= Ki Eshm'ra Shabbat =

Jewish Sabbath hymn

Ki Eshm'ra Shabbat is a popular Sabbath hymn, composed in the 12th century by Abraham ibn Ezra. Though historically a song for Sabbath eve, today it is usually sung at Sabbath lunch.

The hymn discusses which acts are appropriate, and which inappropriate, for the Sabbath. It contains five stanzas, the first letters of which spell the author's first name "Abraham" by acrostic. The refrain is "Because I will keep the Sabbath, God will protect me; it is an eternal sign between Him and me".

== Form ==

The piyyut is in an a/a/b/b/b/a form. Its meter appears thus: [— — ◡ — — — | — — ◡ — —]. Depending on the tune used, it may be classified as a zajal.

== Text ==

| Hebrew Original | English translation |
|---|---|
| אסור מצוא חפץ לעשות דרכים בו גם לדבר בו דברי מלכים דברי סחורה או דברי צרכים אהגה בתורת אל ותחכמני כי אשמרה שבת אל ישמרני אות היא לעולמי עד בינו וביני‎ | Forbidden is business, to journey, On it also to speak on it of government, Words of sale or necessities. I will sigh over God's law, and be made wise. Because I will keep the Sabbath, God will protect me; it is an eternal sign between Him and me. |
| בו אמצא(ה) תמיד נוח לנפשי הנה לדור ראשון נתן קדושי מופת בתת (נ"א נתת) לחם משנה בשישי ככה בכל ששי יכפיל מזוני כי אשמרה שבת . . .‎ | On it I will always find rest for my body. Behold to the first generation I gave my holy. Signaled by Friday's doubled manna, So on every Friday my meal will be doubled. Because I will keep the Sabbath . . . |
| רשם בדת היום חוק אל סגניו בו לערוך לחם פנים לפניו כן בו להתענות על פי נבוניו אסור לבד מיום כיפור עווני כי אשמרה שבת . . .‎ | Set into the day's code, a law for His ministers: On it to set showbread before Him. So on it to fast, so His sages say, Is forbidden except on Yom Kippur. Because I will keep the Sabbath . . . |
| הוא יום מכובד הוא יום תענוגים לחם ויין טוב בשר ודגים (ה)מתאבלים בו אחור נסוגים כי יום שמחות הוא וישמחני כי אשמרה שבת . . .‎ | It is a glorious day, it is a day of delights, Good food and drink, meat and fish.
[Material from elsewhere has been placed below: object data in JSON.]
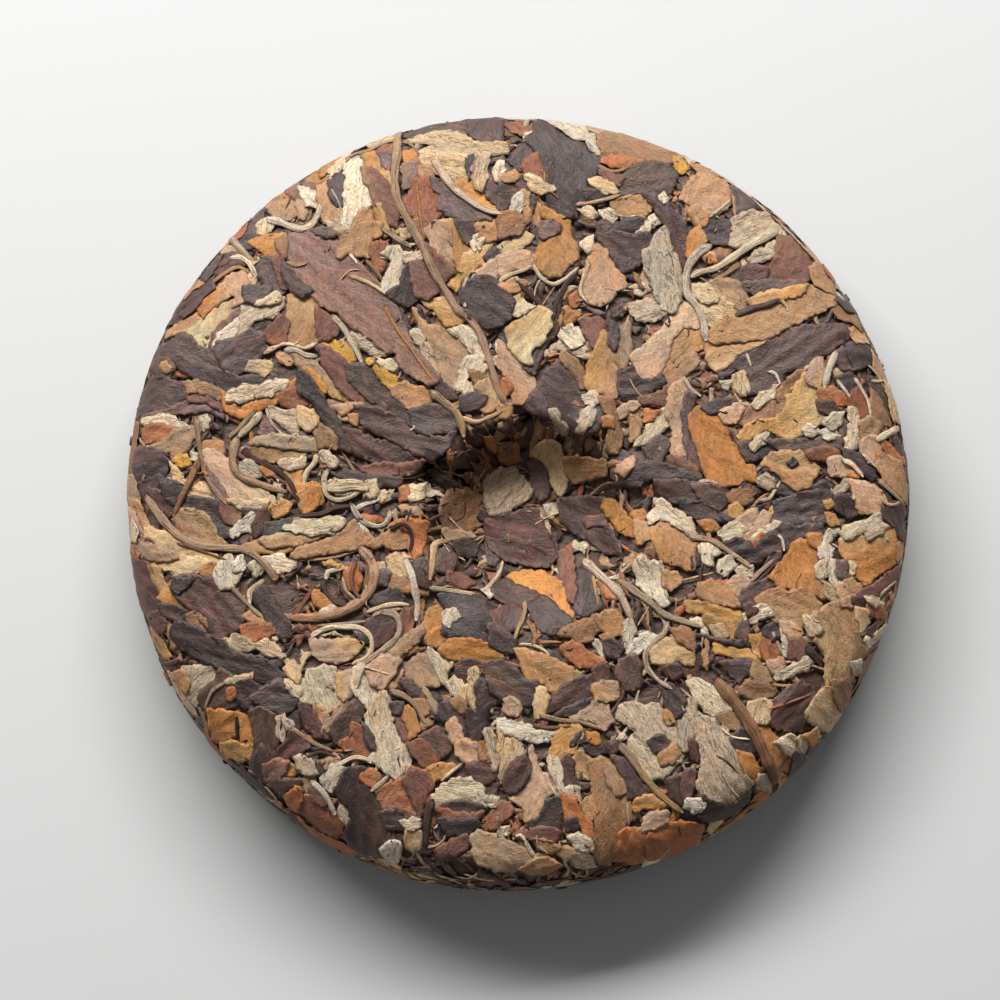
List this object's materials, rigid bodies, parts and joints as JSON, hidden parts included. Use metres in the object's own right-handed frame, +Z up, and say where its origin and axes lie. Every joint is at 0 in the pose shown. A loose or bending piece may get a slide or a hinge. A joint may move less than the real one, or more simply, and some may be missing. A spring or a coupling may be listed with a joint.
{
  "type": "white tea cake",
  "caption": "Round pressed cake of aged shou mei white tea leaves and stems, with a dimple in the middle of its upper face, resting flat on its underside.",
  "frame": {"origin": "middle of the cake's outline on the plane that it rests on", "axes": "+Z up through the dimple, out of the upper face; +X to the right and +Y away from the viewer as in the reference view"},
  "size_m": [0.2017, 0.1999, 0.0301],
  "materials": {
    "pressed_leaf": "dry matte pressed tea leaf in mixed plum, brown, tan and straw"
  },
  "bodies": {
    "root": {"tea_cake": "pressed_leaf"}
  },
  "joints": []
}
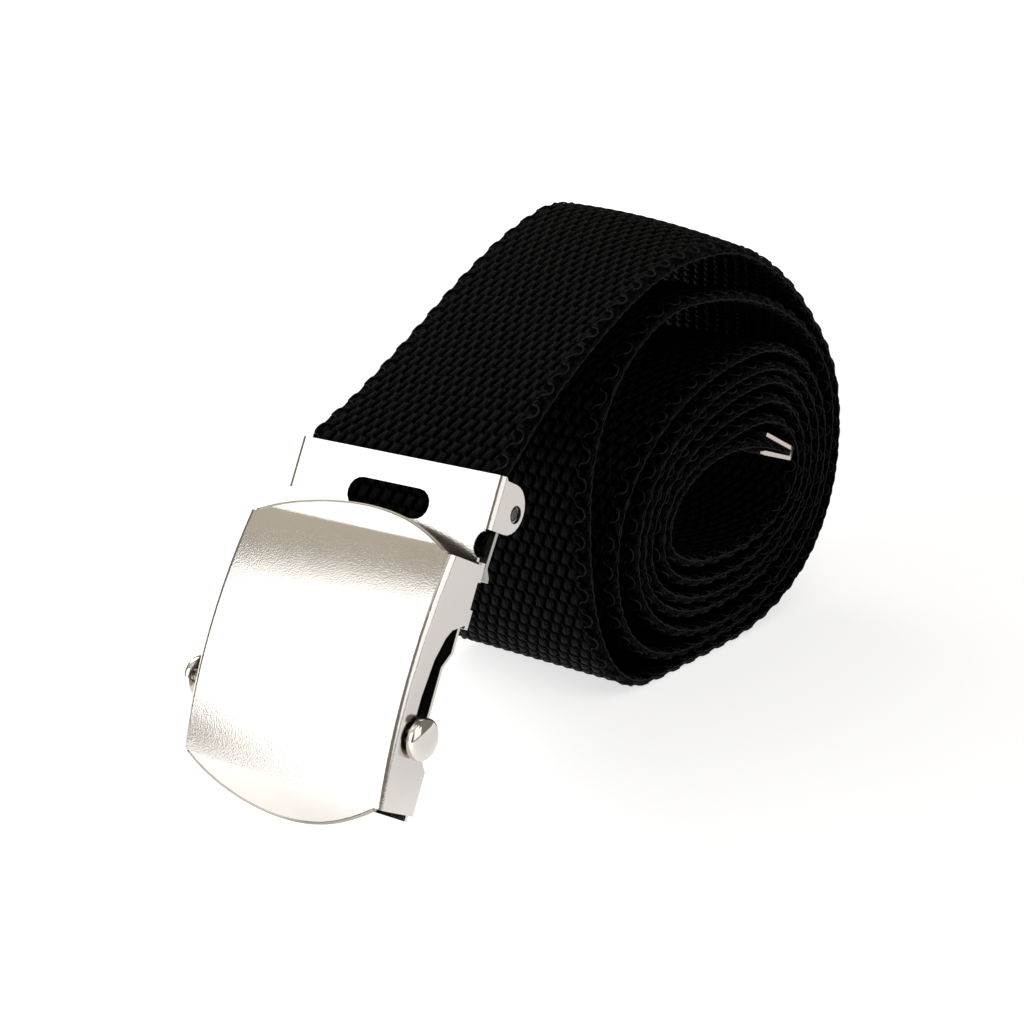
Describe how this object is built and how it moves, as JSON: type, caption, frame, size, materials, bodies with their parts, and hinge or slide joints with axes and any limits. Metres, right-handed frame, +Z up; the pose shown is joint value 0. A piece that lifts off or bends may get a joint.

Those who mourn it are backwards, For it is a day of joys, and he will cheer me! Because I will keep the Sabbath . . . |
| מחל מלאכה בו סופו להכרית על כן אכבס בו לבי כבורית (ו)אתפללה אל אל (נ"א לאל) ערבית ושחרית מוסף וגם מנחה כי תענני כי אשמרה שבת . . .‎ | Who desecrates it with work will be erased in the end, Therefore I bathe for it, my heart like soap. I pray to God Maariv, Shacharit, Mussaf, and Mincha, "For you will answer me". Because I will keep the Sabbath . . . |

==In Jewish culture==
The poem has historically been a locus of intercommunal Rabbanite-Karaite dissent. Ibn Ezra, a Rabbinic Jew who opposed Karaite Judaism, incorporated some of his anti-Karaite beliefs in the text, visible primarily in the lyrics exhorting joy and pleasure on Shabbat (whereas Karaite doctrine requires a sombre and mournful approach on the sabbath, out of reverence for the loss of Jerusalem and the exile of Jews from their homeland). However, the piyyut remained popular among Karaites, and some Karaite prayerbooks changed the lyrics of the piyyut to better reflect their doctrine. For example, a Karaite version states that "the ones who have intercourse on [Shabbat] are retrograde," in opposition to the Rabbinic stance that intimacy on Shabbat is a mitzvah - the Karaite position is that sex constitutes work, which is forbidden on the sabbath.